Begin

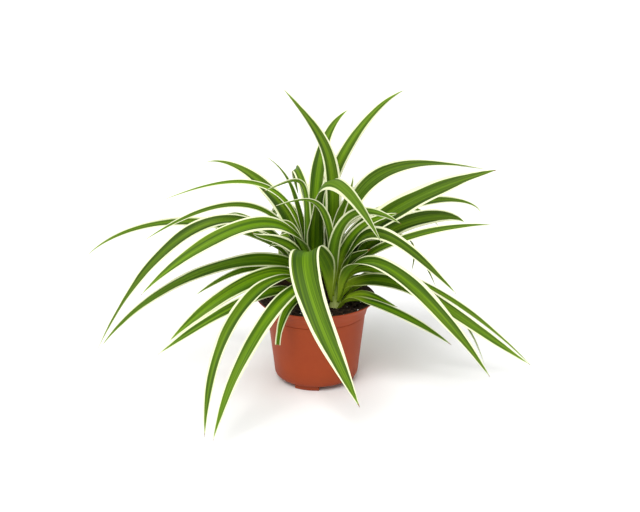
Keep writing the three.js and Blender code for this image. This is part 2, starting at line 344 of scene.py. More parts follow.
def scatter(points, faces, count, sizes, sink, squash=(0.6, 1.0), stretch=1.0):
    """Adds rough little lumps that lie on the soil, each sunk by a share of its size."""
    for _ in range(count):
        size = chance.uniform(*sizes)
        r, a = SCATTER_R * math.sqrt(chance.random()), chance.uniform(0, 2 * math.pi)
        ball = bmesh.new()
        bmesh.ops.create_icosphere(ball, subdivisions=1 if size < 1.1 else 2, radius=1)
        turn = Matrix.Rotation(chance.uniform(0, math.pi), 3, "Z")
        turn = turn @ Matrix.Rotation(chance.uniform(-0.5, 0.5), 3, "X")
        flat = chance.uniform(*squash)
        at = Vector((r * math.cos(a), r * math.sin(a), surface(r)))
        seed = Vector((chance.uniform(0, 90), 0, 0))
        start = len(points)
        for v in ball.verts:
            p = v.co * (1 + 0.38 * noise.noise(v.co * 1.4 + seed))
            p = turn @ Vector((p.x * stretch, p.y, p.z * flat))
            points.append(at + p * size + Vector((0, 0, size * flat * (1 - sink))))
        faces += [tuple(start + v.index for v in f.verts) for f in ball.faces]
        ball.free()


# Crumbs, then fibres six times as long as they are wide.
scatter(points, faces, 420, (0.7, 2.1), 0.55)
scatter(points, faces, 60, (0.5, 0.8), 0.3, (0.5, 0.8), 6.0)
soil = add_piece("potting_soil", [tuple(p) for p in points], faces, peat)
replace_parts(soil, "soil")

# Perlite: volcanic glass popped by heat into light white grains, chalky, matt and pitted.
CHALK_SIZE = 0.9
PORE_SIZE = 0.5
perlite, shader = new_finish("popped_perlite", Roughness=0.85)
place = add_node(perlite, "ShaderNodeTexCoord").outputs["Object"]
patches = add_node(perlite, "ShaderNodeTexNoise", {
    "Vector": place, "Scale": 1 / (CHALK_SIZE * MM), "Detail": 4, "Roughness": 0.6,
})
chalk = add_node(perlite, "ShaderNodeMix", {
    "Factor": patches.outputs["Fac"], 6: linear("#c9c5b8"), 7: linear("#f4f3ee"),
}, data_type="RGBA")
perlite.node_tree.links.new(chalk.outputs[2], shader.inputs["Base Color"])
pores = add_node(perlite, "ShaderNodeTexNoise", {
    "Vector": place, "Scale": 1 / (PORE_SIZE * MM), "Detail": 4, "Roughness": 0.6,
})
pore_bump = add_node(perlite, "ShaderNodeBump", {
    "Strength": 0.7, "Distance": 0.3 * MM, "Height": pores.outputs["Fac"],
})
perlite.node_tree.links.new(pore_bump.outputs["Normal"], shader.inputs["Normal"])
points, faces = [], []
scatter(points, faces, 48, (0.4, 1.0), 0.4, (0.7, 1.0))
add_piece("perlite_grains", [tuple(p) for p in points], faces, perlite)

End

Goal
Repeat the listing exactly, from its first line to its last.

Response for this exercise
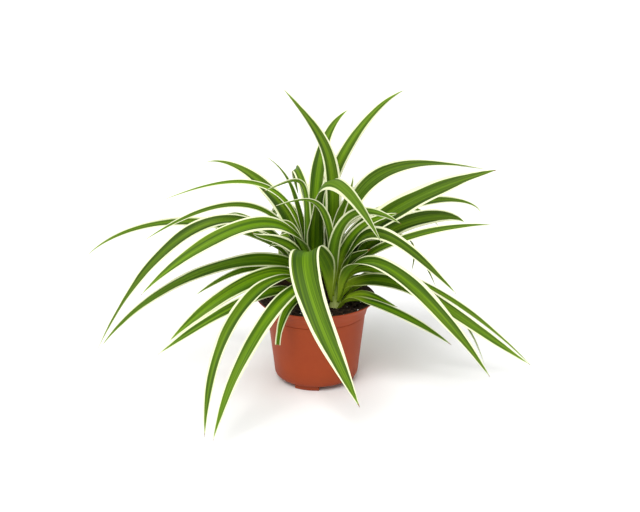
Keep writing the three.js and Blender code for this image. This is part 2, starting at line 344 of scene.py. More parts follow.
def scatter(points, faces, count, sizes, sink, squash=(0.6, 1.0), stretch=1.0):
    """Adds rough little lumps that lie on the soil, each sunk by a share of its size."""
    for _ in range(count):
        size = chance.uniform(*sizes)
        r, a = SCATTER_R * math.sqrt(chance.random()), chance.uniform(0, 2 * math.pi)
        ball = bmesh.new()
        bmesh.ops.create_icosphere(ball, subdivisions=1 if size < 1.1 else 2, radius=1)
        turn = Matrix.Rotation(chance.uniform(0, math.pi), 3, "Z")
        turn = turn @ Matrix.Rotation(chance.uniform(-0.5, 0.5), 3, "X")
        flat = chance.uniform(*squash)
        at = Vector((r * math.cos(a), r * math.sin(a), surface(r)))
        seed = Vector((chance.uniform(0, 90), 0, 0))
        start = len(points)
        for v in ball.verts:
            p = v.co * (1 + 0.38 * noise.noise(v.co * 1.4 + seed))
            p = turn @ Vector((p.x * stretch, p.y, p.z * flat))
            points.append(at + p * size + Vector((0, 0, size * flat * (1 - sink))))
        faces += [tuple(start + v.index for v in f.verts) for f in ball.faces]
        ball.free()


# Crumbs, then fibres six times as long as they are wide.
scatter(points, faces, 420, (0.7, 2.1), 0.55)
scatter(points, faces, 60, (0.5, 0.8), 0.3, (0.5, 0.8), 6.0)
soil = add_piece("potting_soil", [tuple(p) for p in points], faces, peat)
replace_parts(soil, "soil")

# Perlite: volcanic glass popped by heat into light white grains, chalky, matt and pitted.
CHALK_SIZE = 0.9
PORE_SIZE = 0.5
perlite, shader = new_finish("popped_perlite", Roughness=0.85)
place = add_node(perlite, "ShaderNodeTexCoord").outputs["Object"]
patches = add_node(perlite, "ShaderNodeTexNoise", {
    "Vector": place, "Scale": 1 / (CHALK_SIZE * MM), "Detail": 4, "Roughness": 0.6,
})
chalk = add_node(perlite, "ShaderNodeMix", {
    "Factor": patches.outputs["Fac"], 6: linear("#c9c5b8"), 7: linear("#f4f3ee"),
}, data_type="RGBA")
perlite.node_tree.links.new(chalk.outputs[2], shader.inputs["Base Color"])
pores = add_node(perlite, "ShaderNodeTexNoise", {
    "Vector": place, "Scale": 1 / (PORE_SIZE * MM), "Detail": 4, "Roughness": 0.6,
})
pore_bump = add_node(perlite, "ShaderNodeBump", {
    "Strength": 0.7, "Distance": 0.3 * MM, "Height": pores.outputs["Fac"],
})
perlite.node_tree.links.new(pore_bump.outputs["Normal"], shader.inputs["Normal"])
points, faces = [], []
scatter(points, faces, 48, (0.4, 1.0), 0.4, (0.7, 1.0))
add_piece("perlite_grains", [tuple(p) for p in points], faces, perlite)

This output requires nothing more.